Die vorliegende Messung nur 50 m hinter der Ortstafel entspricht nicht den Richtlinien. Zwar lassen diese in begründeten Fällen (z. B. Gefahrenstellen, Gefahrzeichen, Geschwindigkeitstrichter) zu, dass der Abstand von 150 m unterschritten wird. Gründe, weshalb im vorliegenden Fall die übliche Distanz von 150 m auf ein Drittel verkürzt worden ist, enthält das Urteil nicht. Allein die vorangegangene Begrenzung auf 70 km/h lässt nicht ohne weiteres und jedenfalls nicht unter den Begriff "Trichter" hier einen begründeten Fall erkennen, der ein Abweichen von den Richtlinien zuungunsten des Verkehrsteilnehmers rechtfertigen konnte.

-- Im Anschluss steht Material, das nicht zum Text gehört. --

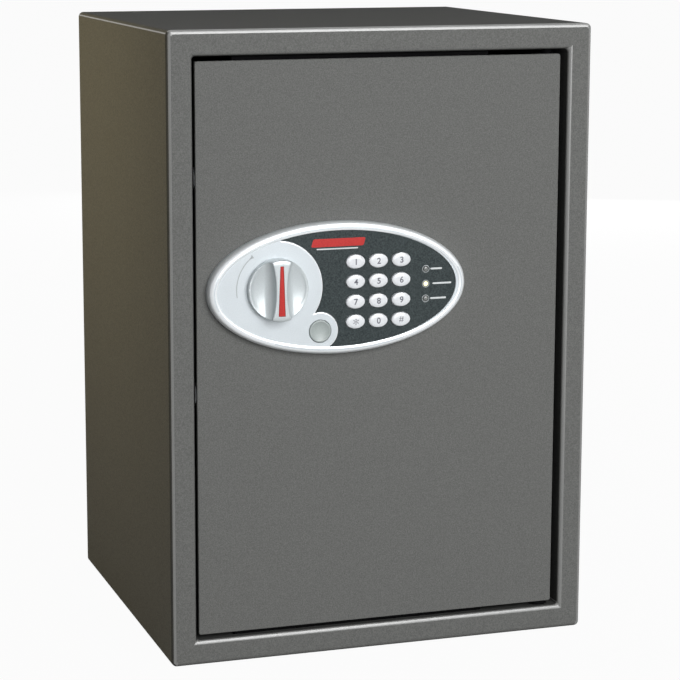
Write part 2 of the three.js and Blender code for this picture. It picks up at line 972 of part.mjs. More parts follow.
// Heights in the solenoid are measured down from the lower edge of the lug
function solenoidBody() {
  const top = -coilBelowLug;
  const coil = block(-coilWidth / 2, coilWidth / 2, -coilDepth / 2, coilDepth / 2, top - coilHeight, top);
  const bore = rodZ(plungerRadius + play, top - plungerInCoil - play, top + past, 0, 0, 16);
  const foot = block(
    -coilWidth / 2,
    coilWidth / 2,
    gap - plungerY(),
    -coilDepth / 2 + past,
    top - coilHeight,
    top - coilHeight + coilFootHeight,
  );
  return cut(join(coil, foot), bore);
}

function solenoidPlunger() {
  const coilTop = -coilBelowLug;
  const head = coilTop + gap * 2 + springHeight;
  return alongZ(turned([
    [0, coilTop - plungerInCoil],
    [plungerRadius, coilTop - plungerInCoil],
    [plungerRadius, head],
    [plungerHeadRadius, head],
    [plungerHeadRadius, head + plungerHead],
    [plungerRadius, head + plungerHead],
    [plungerRadius, head + plungerHead + plungerTip - plungerLead],
    [plungerRadius - plungerLead, head + plungerHead + plungerTip],
    [0, head + plungerHead + plungerTip],
  ], 16));
}

function plungerSpring() {
  const radius = (plungerRadius + plungerHeadRadius) / 2;
  const rise = springHeight - 2 * springWire;
  const bottom = gap - coilBelowLug + springWire;
  const points = [];
  const steps = springTurns * 8;
  for (let i = 0; i <= steps; i++) {
    const angle = (i / 8) * Math.PI * 2;
    points.push(new THREE.Vector3(
      radius * Math.cos(angle),
      radius * Math.sin(angle),
      bottom + rise * (i / steps),
    ));
  }
  const section = new THREE.Shape().absarc(0, 0, springWire, 0, Math.PI * 2);
  return new THREE.ExtrudeGeometry(section, {
    steps,
    curveSegments: 5,
    extrudePath: new THREE.CatmullRomCurve3(points),
  });
}

function buildBoltwork(door) {
  const work = subgroup(door, knobX, 0, lockHeight);
  for (const [name, side] of [['upper_bolt', 1], ['lower_bolt', -1]]) {
    const tip = doorLeft + boltSetback - knobX;
    piece(work, name, bolt(), zincSteel(), tip, boltBehindDoor, side * boltSpacing / 2);
  }
  piece(work, 'bolt_carriage', boltCarriage(), zincSteel());
  piece(work, 'bolt_cam', boltCam(), zincSteel());
  piece(work, 'spindle', spindle(), zincSteel());
  piece(work, 'spindle_clip', spindleClip(), darkSteel(), 0, clipAt(), 0);
  const lugBottom = -webHeight / 2 - lugHeight;
  const solenoid = subgroup(work, plungerX(), plungerY(), lugBottom);
  piece(solenoid, 'solenoid_body', solenoidBody(), finish(0x2f3a5a, 0.5, 0.2));
  piece(solenoid, 'solenoid_plunger', solenoidPlunger(), zincSteel());
  piece(solenoid, 'plunger_spring', plungerSpring(), zincSteel());
}

// Knob, in front of the fascia's plateau
function knob() {
  const back = -doorSheet - plateauHeight - gap;
  const edge = back - knobEdge;
  const bore = spindleRadius + gap;
  const disc = turned([
    [0, back],
    [knobRadius, back],
    [knobRadius, edge + knobRound],
    [knobRadius - knobRound, edge],
    [knobRadius * 0.75, edge - knobDish * 0.4],
    [0, edge - knobDish],
  ], 32);
  const half = knobRadius - knobGripSetback;
  const end = knobGripEnd / 2;
  const waist = knobGripWaist / 2;
  const outline = new THREE.Shape();
  outline.moveTo(-end, -half);
  outline.quadraticCurveTo(0, -knobRadius, end, -half);
  outline.quadraticCurveTo(2 * waist - end, 0, end, half);
  outline.quadraticCurveTo(0, knobRadius, -end, half);
  outline.quadraticCurveTo(end - 2 * waist, 0, -end, -half);
  const grip = toSolid(plateXZ(outline, back - knobGripHeight, back - past, 6))
    .intersect(toSolid(rod(knobRadius - knobGripSetback, back - knobGripHeight - past, back, 0, 0, 32)));
  const boreEnd = -doorSheet - plateauHeight - knobEdge - gap;
  return cut(
    join(disc, grip),
    rod(bore, boreEnd, back + past),
    plateXZ(stripeOutline(gap), back - knobGripHeight - past, back - knobGripHeight + stripeSheet),
  );
}

function stripeOutline(margin) {
  const half = stripeLength / 2 + margin;
  const top = stripeTop / 2 + margin;
  const bottom = stripeBottom / 2 + margin;
  return new THREE.Shape([
    new THREE.Vector2(-bottom, -half),
    new THREE.Vector2(bottom, -half),
    new THREE.Vector2(top, half),
    new THREE.Vector2(-top, half),
  ]);
}

function knobStripe() {
  const front = -doorSheet - plateauHeight - gap - knobGripHeight;
  return plateXZ(stripeOutline(0), front - gap, front + stripeSheet - gap);
}

function buildKnob(door) {
  const group = subgroup(door, knobX, 0, lockHeight);
  piece(group, 'knob', knob(), silverPlastic());
  piece(group, 'knob_insert', knobStripe(), finish(0xb2303c, 0.45, 0));
}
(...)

Damit hat die in ihrem Ergebnis korrekte Messung der Geschwindigkeit des Betroffenen bei der Beurteilung der Pflichtwidrigkeit seines Handelns nicht dasselbe Gewicht wie eine solche, die entsprechend den Richtlinien und der damit übereinstimmenden Toleranzerwartung des Kraftfahrers in weiterem Abstand von der Ortstafel durchgeführt wird. Die Pflichtwidrigkeit des Betroffenen wiegt hier nicht so schwer, dass dadurch ein grober oder beharrlicher Verstoß gegen Verkehrsregeln im Sinne des § 25 Abs. 1 Satz 1 StVG in Verbindung mit § 2 Abs. 2 Satz 2 BKatV indiziert wird. Das Fahrverbot musste deswegen entfallen. Der Senat hat insoweit nach § 79 Abs. 6 OWiG entschieden.
Die Kostenentscheidung folgt aus § 46 Abs. 1 OWiG; § 467 Abs. 1 StPO. Denn die Rechtsbeschwerde des Betroffenen, die sich aus Rechtsgründen zulässig beschränkt auf den gesamten Rechtsfolgenausspruch erstrecken musste, hatte mit ihrem einzigen Anfechtungsziel, nämlich mit dem Wegfall des Fahrverbots, Erfolg.